WHAT TO DO
Repeat only the lines running from the beginning of the material through the line that contains "SPARE_R = 1.5".

DATASET SECTION

[start]

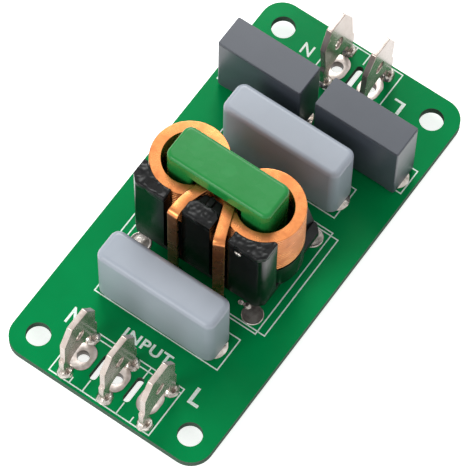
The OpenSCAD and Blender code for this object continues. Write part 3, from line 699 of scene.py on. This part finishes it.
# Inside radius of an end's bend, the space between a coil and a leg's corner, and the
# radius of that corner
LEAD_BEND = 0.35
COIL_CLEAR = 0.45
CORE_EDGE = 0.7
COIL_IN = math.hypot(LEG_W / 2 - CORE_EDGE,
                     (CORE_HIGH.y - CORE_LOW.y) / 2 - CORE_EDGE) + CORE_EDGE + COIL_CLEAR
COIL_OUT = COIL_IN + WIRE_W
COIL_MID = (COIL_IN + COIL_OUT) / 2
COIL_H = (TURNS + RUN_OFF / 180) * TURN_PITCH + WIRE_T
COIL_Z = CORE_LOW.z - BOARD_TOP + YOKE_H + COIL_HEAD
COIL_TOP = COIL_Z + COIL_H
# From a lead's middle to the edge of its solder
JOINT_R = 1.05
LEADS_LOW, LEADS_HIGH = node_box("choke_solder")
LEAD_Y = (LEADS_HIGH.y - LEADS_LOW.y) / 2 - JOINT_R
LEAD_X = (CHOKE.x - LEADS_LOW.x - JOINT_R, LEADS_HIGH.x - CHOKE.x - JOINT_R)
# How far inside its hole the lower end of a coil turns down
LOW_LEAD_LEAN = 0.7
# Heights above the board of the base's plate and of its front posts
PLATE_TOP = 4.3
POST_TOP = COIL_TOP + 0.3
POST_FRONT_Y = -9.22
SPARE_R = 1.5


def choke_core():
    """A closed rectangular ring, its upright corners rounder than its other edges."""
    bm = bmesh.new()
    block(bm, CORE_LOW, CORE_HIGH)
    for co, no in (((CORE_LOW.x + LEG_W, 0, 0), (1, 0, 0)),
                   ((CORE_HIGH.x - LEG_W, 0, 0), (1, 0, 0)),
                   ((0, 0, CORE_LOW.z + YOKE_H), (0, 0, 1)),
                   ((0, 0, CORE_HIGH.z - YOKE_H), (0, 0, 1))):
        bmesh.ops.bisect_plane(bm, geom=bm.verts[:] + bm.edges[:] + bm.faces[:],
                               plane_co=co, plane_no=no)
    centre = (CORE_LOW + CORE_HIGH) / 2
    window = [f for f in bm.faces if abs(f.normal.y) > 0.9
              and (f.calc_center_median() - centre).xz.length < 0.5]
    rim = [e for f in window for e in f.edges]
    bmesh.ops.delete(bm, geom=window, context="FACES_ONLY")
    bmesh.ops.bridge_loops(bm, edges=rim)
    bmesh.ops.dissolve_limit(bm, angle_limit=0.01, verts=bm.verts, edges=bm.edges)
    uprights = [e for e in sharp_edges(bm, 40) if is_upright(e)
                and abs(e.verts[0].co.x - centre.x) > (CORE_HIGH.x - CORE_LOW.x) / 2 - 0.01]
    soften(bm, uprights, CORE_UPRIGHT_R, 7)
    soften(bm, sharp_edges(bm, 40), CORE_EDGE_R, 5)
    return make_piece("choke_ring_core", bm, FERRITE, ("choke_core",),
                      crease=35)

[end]

IN RESPONSE
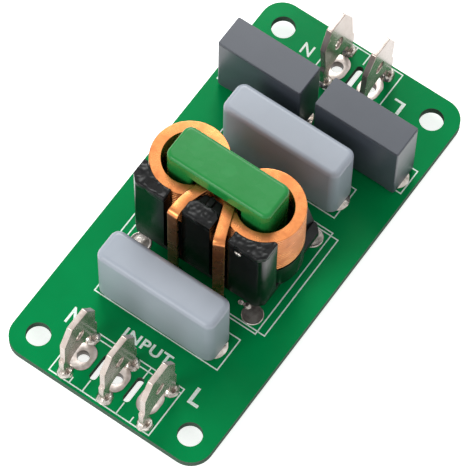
The OpenSCAD and Blender code for this object continues. Write part 3, from line 699 of scene.py on. This part finishes it.
# Inside radius of an end's bend, the space between a coil and a leg's corner, and the
# radius of that corner
LEAD_BEND = 0.35
COIL_CLEAR = 0.45
CORE_EDGE = 0.7
COIL_IN = math.hypot(LEG_W / 2 - CORE_EDGE,
                     (CORE_HIGH.y - CORE_LOW.y) / 2 - CORE_EDGE) + CORE_EDGE + COIL_CLEAR
COIL_OUT = COIL_IN + WIRE_W
COIL_MID = (COIL_IN + COIL_OUT) / 2
COIL_H = (TURNS + RUN_OFF / 180) * TURN_PITCH + WIRE_T
COIL_Z = CORE_LOW.z - BOARD_TOP + YOKE_H + COIL_HEAD
COIL_TOP = COIL_Z + COIL_H
# From a lead's middle to the edge of its solder
JOINT_R = 1.05
LEADS_LOW, LEADS_HIGH = node_box("choke_solder")
LEAD_Y = (LEADS_HIGH.y - LEADS_LOW.y) / 2 - JOINT_R
LEAD_X = (CHOKE.x - LEADS_LOW.x - JOINT_R, LEADS_HIGH.x - CHOKE.x - JOINT_R)
# How far inside its hole the lower end of a coil turns down
LOW_LEAD_LEAN = 0.7
# Heights above the board of the base's plate and of its front posts
PLATE_TOP = 4.3
POST_TOP = COIL_TOP + 0.3
POST_FRONT_Y = -9.22
SPARE_R = 1.5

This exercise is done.